International career^{‡}
- 2016–: Mauritania / 1 / (0)

= Sally Sarr =

Mauritanian footballer (born 1986)

Sally Sarr (born 6 May 1986) is a French-born Mauritanian footballer who plays as a defender for Étoile Carouge in the Swiss Promotion League.

==Club career==
Sarr began his career in his native France with Le Havre AC before leaving to join Greek side Thrasyvoulos F.C. in 2006. He spent three years with them but only manager 25 games during this time. In 2009, he moved to Switzerland to play for FC Wil in the Challenge League, helping the club to a respectable 3rd-placed finish. In 2009–10, he was part of the side that finished 6th in the Challenge League and in 2010–11, he impressed enough to earn a move to FC Luzern, stepping up to play in the Swiss Super League.

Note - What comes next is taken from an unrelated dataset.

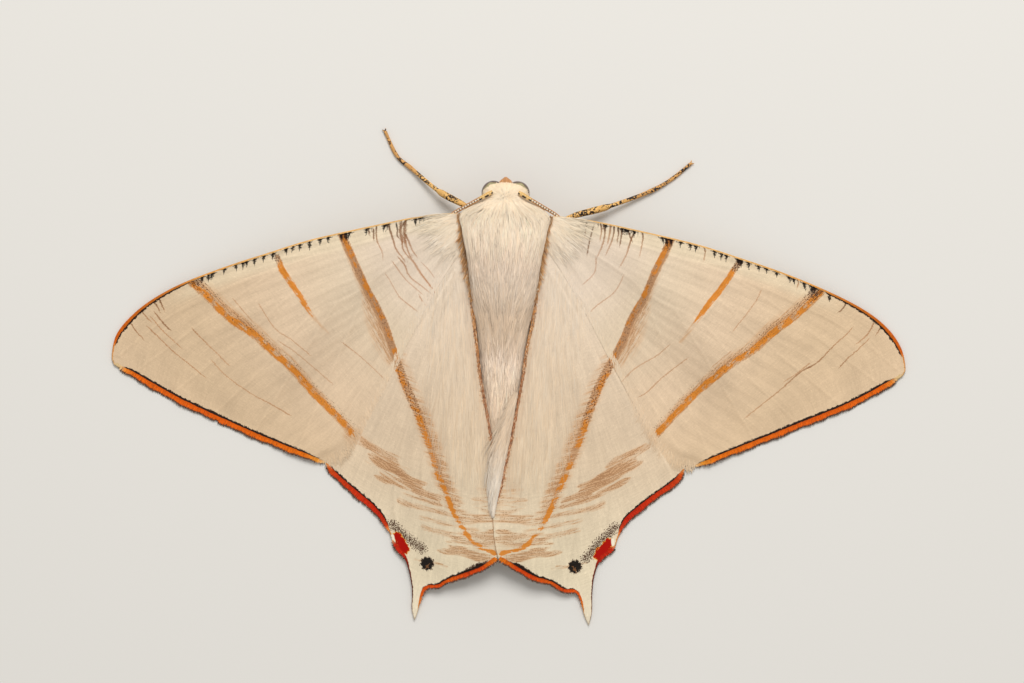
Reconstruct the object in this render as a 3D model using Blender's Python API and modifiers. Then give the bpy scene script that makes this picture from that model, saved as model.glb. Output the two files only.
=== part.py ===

Early into his Luzern career, he impressed enough to earn the nickname "Sally Sarr Superstar". He has previously been likened to Lilian Thuram.

==International career==
Sarr made his debut for the Mauritania football team in a 2017 Africa Cup of Nations qualification 1–1 tie with South Africa.

==Dance==
Sally is known for his unique belly flop dance, which he usually celebrates with.